Also nochmals von vorn. Man nehme eine Person. Und bevor uns die eigenen Gedanken Streiche spielen, radiere man alle Zuschreibungen aus: Das Alter? Weiß nicht. Der Name? Uninteressant. Die Herkunft? Egal. Beruf? Keine Ahnung. Die Sprache? Werden wir schon hören. Was bleibt übrig, wenn man eine Person solcherart entkleidet? „Der pure Mensch“, sagt Dragana Balinovic und kann ein breites Lächeln nicht zurückhalten. Denn beraubt haben wir die Person ja nur jener Bilder, die wir selbst in sie hineinprojiziert haben. Diese Bilder haben Macht. Bei der Wohnungsvergabe etwa kann ein Name entscheidend sein, noch ehe das erste Wort fiel. All unsere Erfahrungen führen heimlich Regie, wenn wir Menschen zum ersten Mal begegnen.
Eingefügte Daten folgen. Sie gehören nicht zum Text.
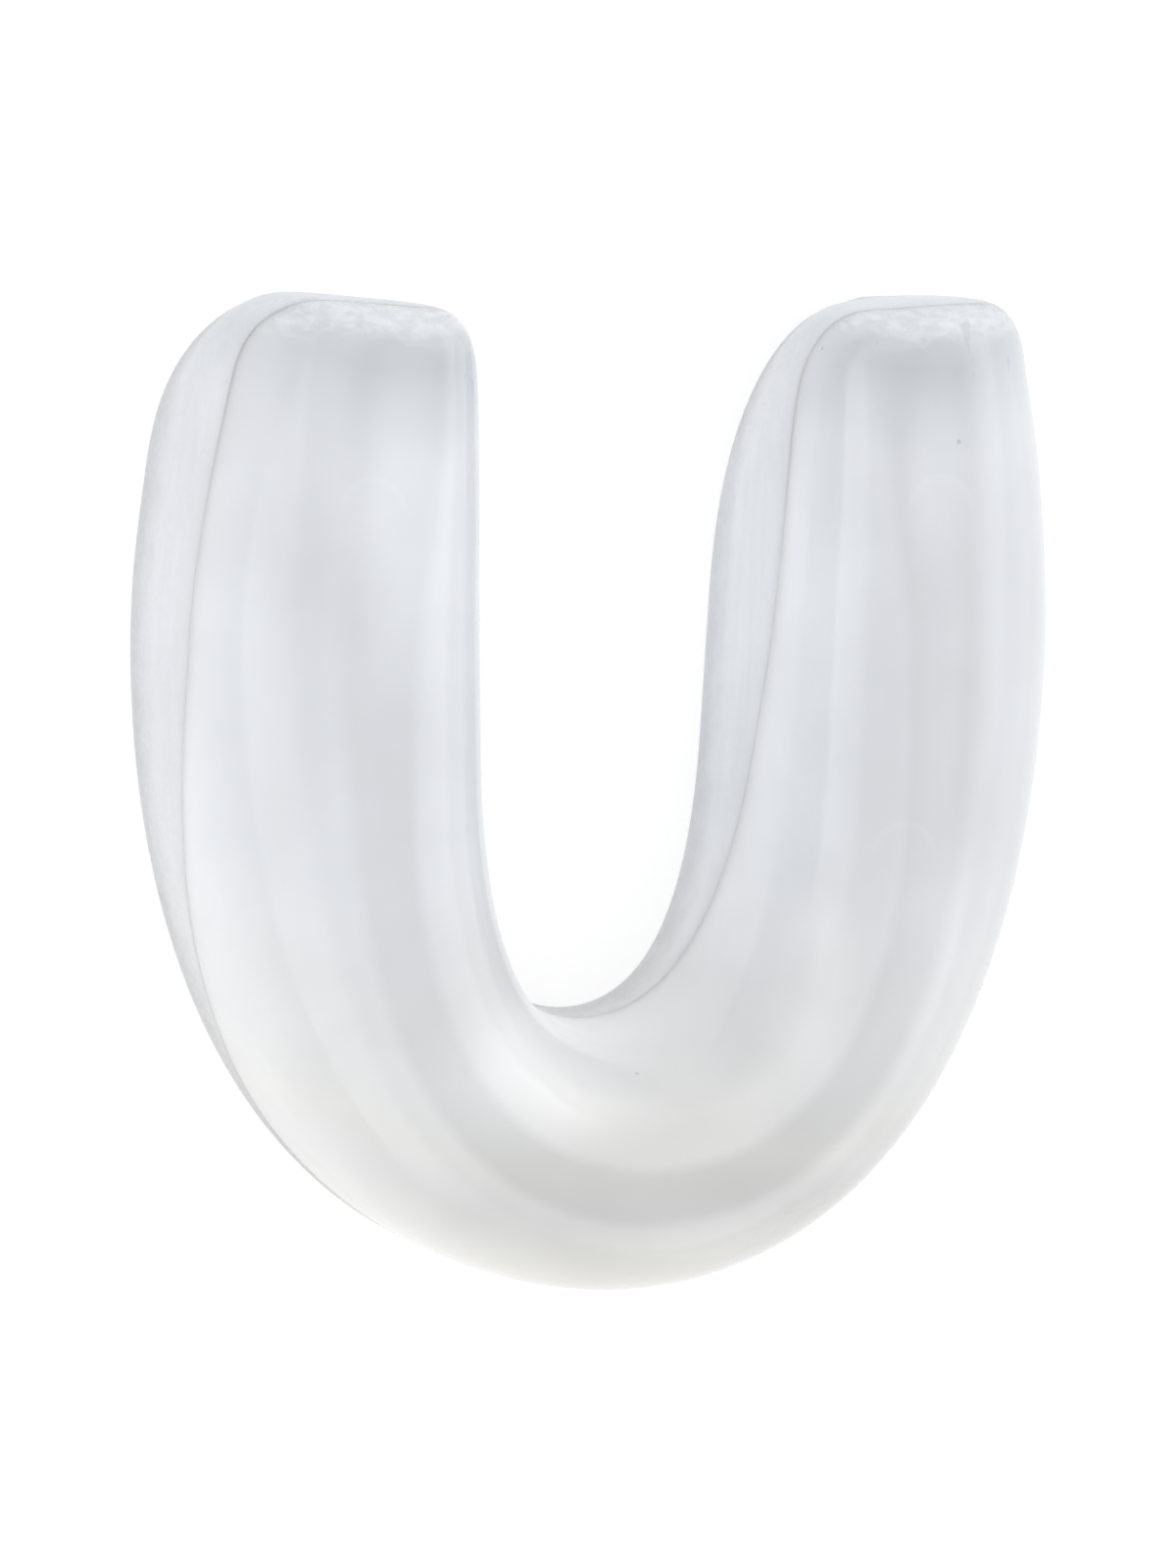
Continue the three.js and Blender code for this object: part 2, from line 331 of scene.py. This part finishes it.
def skin(name, sheets):
    """A closed mesh from rings that run from one middle line over the rim to the other."""
    rings = np.vstack(sheets)
    levels, count = rings.shape[:2]
    points = rings[:, :, :3].reshape(-1, 3) * MM
    points[:, 1] -= CENTRE_Y * MM
    faces = []
    for level in range(levels - 1):
        for u in range(count):
            a = level * count + u
            b = level * count + (u + 1) % count
            faces.append((a, b, b + count, a + count))
    mesh = bpy.data.meshes.new(name)
    mesh.from_pydata([tuple(p) for p in points], [], faces)
    # What the materials read: the place at rest, so that nothing slides when the crown bends, and how
    # far out from the middle line a point is.
    mesh.attributes.new("place", "FLOAT_VECTOR", "POINT").data.foreach_set("vector", points.ravel())
    mesh.attributes.new("across", "FLOAT", "POINT").data.foreach_set("value", rings[:, :, 3].ravel())
    build = bmesh.new()
    build.from_mesh(mesh)
    bmesh.ops.remove_doubles(build, verts=build.verts, dist=MERGE_WITHIN)
    bmesh.ops.dissolve_degenerate(build, edges=build.edges, dist=LEAST_EDGE)
    bmesh.ops.recalc_face_normals(build, faces=build.faces)
    for face in build.faces:
        face.smooth = True
    for crease in build.edges:
        crease.smooth = crease.calc_face_angle(0) < CREASE_ANGLE
    build.to_mesh(mesh)
    build.free()
    obj = bpy.data.objects.new(name, mesh)
    bpy.context.scene.collection.objects.link(obj)
    return obj


def make_shell():
    outer = body_stack(0)
    inner = body_stack(SHELL_WALL)
    line = parting_height(outer[0, :, 1]) + PARTING_GROOVE / 2
    outside = between(outer, line, outer[-1, :, 2], WALL_LEVELS)
    outside[0] = turned_in(outside[0], PARTING_BEVEL)
    inside = between(inner, line, inner[-1, :, 2], LINING_LEVELS)
    return skin("silicone_shell", [with_roof(inside, inner[0])[::-1], with_roof(outside, outer[0])])


def make_liner():
    outer = body_stack(0)
    under_shell = body_stack(SHELL_WALL + LAYER_GAP)
    trough = body_stack(SHELL_WALL + LAYER_GAP + LINER_WALL)
    line = parting_height(outer[0, :, 1]) - PARTING_GROOVE / 2
    collar = round_rim(between(outer, outer[0, :, 2], line, LINING_LEVELS), EDGE_ROUND)
    collar[-1] = turned_in(collar[-1], PARTING_BEVEL)
    lining = between(under_shell, line, under_shell[-1, :, 2], LINING_LEVELS)
    hollow = between(trough, trough[0, :, 2], trough[-1, :, 2], LINING_LEVELS)
    return skin("silicone_liner", [
        with_roof(hollow, trough[0])[::-1], with_roof(np.vstack([collar, lining]), outer[0])])


# ---- materials ----------------------------------------------------------------------------------

# Milky silicone, tinted along the U: warm at the crown and bluish along the arms; the dip just past the
# crown and the grey below the tips are painted shade, and the lift at the very end is painted light.
TINT_AND_SHADE_ALONG = (
    (0.00, (0.645, 0.638, 0.610)),
    (0.12, (0.600, 0.605, 0.602)),
    (0.20, (0.657, 0.656, 0.653)),
    (0.28, (0.674, 0.680, 0.690)),
    (0.45, (0.682, 0.698, 0.726)),
    (0.88, (0.682, 0.698, 0.730)),
    (0.94, (0.620, 0.641, 0.672)),
    (0.968, (0.572, 0.598, 0.632)),
    (1.00, (0.600, 0.626, 0.660)),
)
LINER_TINT = 1.03               # the liner's share of the same tint
TINT_LEAD = (0.035, -0.025)     # how far the tint runs ahead on the middle line and lags at the base

# Lighter and darker patches of painted light and shade: middle from the origin and half sizes in
# millimetres, and the factor.
PAINTED_LIGHT_PATCHES = (
    (-13.8, 15.5, 3.6, 11.0, 1.17),
    (-18.8, 11.0, 2.8, 13.0, 0.94),
    (7.6, 9.5, 3.3, 20.0, 1.14),
    (11.6, 3.5, 2.8, 15.0, 0.94),
    (16.8, 3.0, 1.8, 14.0, 0.94),
    (14.4, 17.0, 2.4, 6.5, 1.1),
    (-5.0, -12.5, 9.0, 5.0, 1.2),
    (5.5, -12.5, 7.0, 4.0, 1.08),
    (7.6, -7.5, 3.6, 5.5, 1.1),
    (5.3, -19.0, 7.0, 2.4, 0.95),
)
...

Das Wort „vorbehaltlos“ kommt uns allenfalls leicht über die Lippen. Aber können wir das auch? „Wir brauchen wieder jemanden, der uns die Basics beibringt.“ Davon ist Dragana Balinovic überzeugt. Zusammen mit „wundervollen kreativen Menschen“ hat sie das Format „connecthumans“ entwickelt. Ausprobiert haben sie es zu Weihnachten 2019 und im kurzen Corona-Sommerfenster in Feldkirch. Da standen sie dann in der Fußgängerzone und hielten Passanten aufgefächert kleine Karten entgegen. „Seid ihr von Greenpeace?“, fragten manche. Aber die Karten halfen lediglich, um ins Gespräch zu kommen. Auf den Rückseiten standen Fragen wie „Wofür bist du heute dankbar?“ oder „Was berührt dich?“ oder „Wann hast du das letzte Mal selbstlose Hilfe angenommen?“
Antworten und Schwarzweiß-Porträts, die Martin Schachenhofer und Nina Bröll schossen, waren dann lange noch im öffentlichen Raum ausgestellt. Regten zum Nachdenken an. Nichts als Bilder und lose Gedanken, und siehe da: Der Mensch ist so viel mehr als die Summe seiner Zuschreibungen.
Das Format „connecthumans“ lädt zu Kommunikations- und Lernräumen ein, in denen sich Menschen einer Region, eines Stadtviertels oder einer Firma austauschen. Das Erlebte und Gelernte wird geerntet und in Fotos, Film und Print dem Lebensraum zur Verfügung gestellt.
Die Covid-19-Pandemie hat „connecthumans“ vorübergehend gebremst, aber jetzt bietet das Team rund um Balinovic das Begegnungsformat wieder an. Eine Stadt zeigt schon Interesse. Auch in einer Firma könnte Erstaunliches zutage kommen, wenn die Belegschaft sich einmal die Zeit für wirkliche Begegnungen nimmt.
Hinter connecthumans stehen neben Dragana Balinovic auch Andrea Blum, Alexander Stark, Daniela Kohler, Frank Blau, Julia Beck, Lisa Cancola, Martin Schachenhofer, Nina Bröll und Verena Marte.